On a beaucoup parlé de sa morale négative et de son manque de véritable idéal. La Souda n'hésita pas à lui jeter l'anathème pour son athéisme en général et pour son antichristianisme en particulier. C'est trop demander. En vérité, Lucien fut un piètre philosophe ; habile compilateur d'idées plus ou moins empruntées, il s'en tint à l'épicurisme, tout en subissant l'influence de certains cyniques. On chercherait vainement dans ses écrits une pensée profonde ou originale : pour lui, le mal n'existe sur la terre qu'à cause des charlatans et des imbéciles, c'est presque tout. Comment, rivé aux apparences, pourrait-il voir dans le christianisme les signes d'une transformation sociale plutôt que ceux d'une nouvelle duperie ?
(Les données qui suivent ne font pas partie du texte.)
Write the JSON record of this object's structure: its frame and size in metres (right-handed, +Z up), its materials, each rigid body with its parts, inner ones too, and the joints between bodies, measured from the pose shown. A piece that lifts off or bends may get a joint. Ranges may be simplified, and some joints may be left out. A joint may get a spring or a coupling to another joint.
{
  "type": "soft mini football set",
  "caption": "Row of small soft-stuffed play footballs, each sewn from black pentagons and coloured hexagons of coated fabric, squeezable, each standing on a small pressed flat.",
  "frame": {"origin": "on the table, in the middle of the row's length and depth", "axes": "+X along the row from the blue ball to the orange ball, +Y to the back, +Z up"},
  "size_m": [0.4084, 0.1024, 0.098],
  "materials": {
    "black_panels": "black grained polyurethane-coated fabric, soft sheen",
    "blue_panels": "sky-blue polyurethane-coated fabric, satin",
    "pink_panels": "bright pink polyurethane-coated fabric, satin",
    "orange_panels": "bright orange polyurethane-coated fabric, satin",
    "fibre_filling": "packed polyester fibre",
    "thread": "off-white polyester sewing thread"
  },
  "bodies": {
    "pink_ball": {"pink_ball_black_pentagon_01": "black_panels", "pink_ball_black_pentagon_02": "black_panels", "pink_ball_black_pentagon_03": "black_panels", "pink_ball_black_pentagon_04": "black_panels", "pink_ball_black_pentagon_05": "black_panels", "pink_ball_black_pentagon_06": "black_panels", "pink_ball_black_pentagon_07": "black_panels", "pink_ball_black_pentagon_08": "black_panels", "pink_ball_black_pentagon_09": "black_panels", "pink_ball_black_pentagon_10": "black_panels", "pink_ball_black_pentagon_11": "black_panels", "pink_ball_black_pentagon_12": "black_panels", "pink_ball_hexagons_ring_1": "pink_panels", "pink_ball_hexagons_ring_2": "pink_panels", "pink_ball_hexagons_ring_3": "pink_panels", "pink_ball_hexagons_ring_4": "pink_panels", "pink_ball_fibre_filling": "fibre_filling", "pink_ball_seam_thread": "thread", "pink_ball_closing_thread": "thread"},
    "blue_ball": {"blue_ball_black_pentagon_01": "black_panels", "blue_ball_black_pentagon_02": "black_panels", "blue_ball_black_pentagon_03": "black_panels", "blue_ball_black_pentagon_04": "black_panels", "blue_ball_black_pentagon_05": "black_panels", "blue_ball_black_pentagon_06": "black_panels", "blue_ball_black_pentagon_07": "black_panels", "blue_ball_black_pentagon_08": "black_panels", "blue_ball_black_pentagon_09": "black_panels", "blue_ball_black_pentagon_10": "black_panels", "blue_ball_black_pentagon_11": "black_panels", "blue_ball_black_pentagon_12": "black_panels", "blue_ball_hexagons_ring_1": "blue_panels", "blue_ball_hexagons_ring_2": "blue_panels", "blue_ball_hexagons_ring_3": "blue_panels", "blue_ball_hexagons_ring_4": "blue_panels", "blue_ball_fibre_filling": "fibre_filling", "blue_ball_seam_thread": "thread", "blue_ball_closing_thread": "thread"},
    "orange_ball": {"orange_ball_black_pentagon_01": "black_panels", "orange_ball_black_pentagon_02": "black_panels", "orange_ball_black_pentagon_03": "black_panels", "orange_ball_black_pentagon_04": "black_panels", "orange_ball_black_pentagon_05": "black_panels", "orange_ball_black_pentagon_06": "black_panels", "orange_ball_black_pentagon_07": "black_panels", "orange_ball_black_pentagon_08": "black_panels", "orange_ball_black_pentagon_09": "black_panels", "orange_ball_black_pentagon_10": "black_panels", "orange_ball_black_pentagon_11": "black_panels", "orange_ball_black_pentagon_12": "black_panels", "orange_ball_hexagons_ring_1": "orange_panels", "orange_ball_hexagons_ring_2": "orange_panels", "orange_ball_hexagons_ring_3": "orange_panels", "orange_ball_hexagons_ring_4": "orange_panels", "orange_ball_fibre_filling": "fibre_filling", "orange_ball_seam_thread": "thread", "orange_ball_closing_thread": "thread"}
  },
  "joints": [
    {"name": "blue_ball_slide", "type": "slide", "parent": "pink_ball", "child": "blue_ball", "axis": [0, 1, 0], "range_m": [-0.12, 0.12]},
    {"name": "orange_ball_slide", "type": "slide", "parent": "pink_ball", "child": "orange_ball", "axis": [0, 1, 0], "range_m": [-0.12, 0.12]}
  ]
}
Son mérite est ailleurs, dans le bouleversement des formes littéraires et la création de nouveaux genres. Artiste plutôt que penseur, Lucien sut fondre l'ancienne comédie avec les dialogues des philosophes socratiques (les satires perdues du cynique Ménippe doivent y être pour beaucoup), en combinant les idées avec les caractères humains en un mélange original, le dialogue satirique. Conscient de son apport, il s'en vante : Double Accusation (Δὶς κατηγορούμενος), À celui qui me disait : « Tu es le Prométhée du discours » (Πρὸς τὸν εἶπόντα. Προμηθεὺς εἶ ἐν λόγοις). Peut-être ignore-t-il que le récit fantastique (Histoire véritable, Ἀληθὴς Ἱστορία) ainsi que le pamphlet, en tant que genres littéraires, ne lui doivent pas moins ; il fallut Érasme, Rabelais, Swift, Voltaire pour illustrer cette vérité.

Reste son talent d'écrivain. Atticiste, ayant appris le grec dans les livres, ce créateur inventif, syrien de naissance, n'aurait rien à envier aux auteurs classiques ; l'élégance et la finesse ne sont pas les moindres qualités de sa langue moqueuse ; la fantaisie, l'imagination, tous les traits de son génie apparaissent imprimés dans son style, leste et piquant. C'est ce style précisément, entre autres, qui fait de Lucien un maître incontestable de la prose satirique.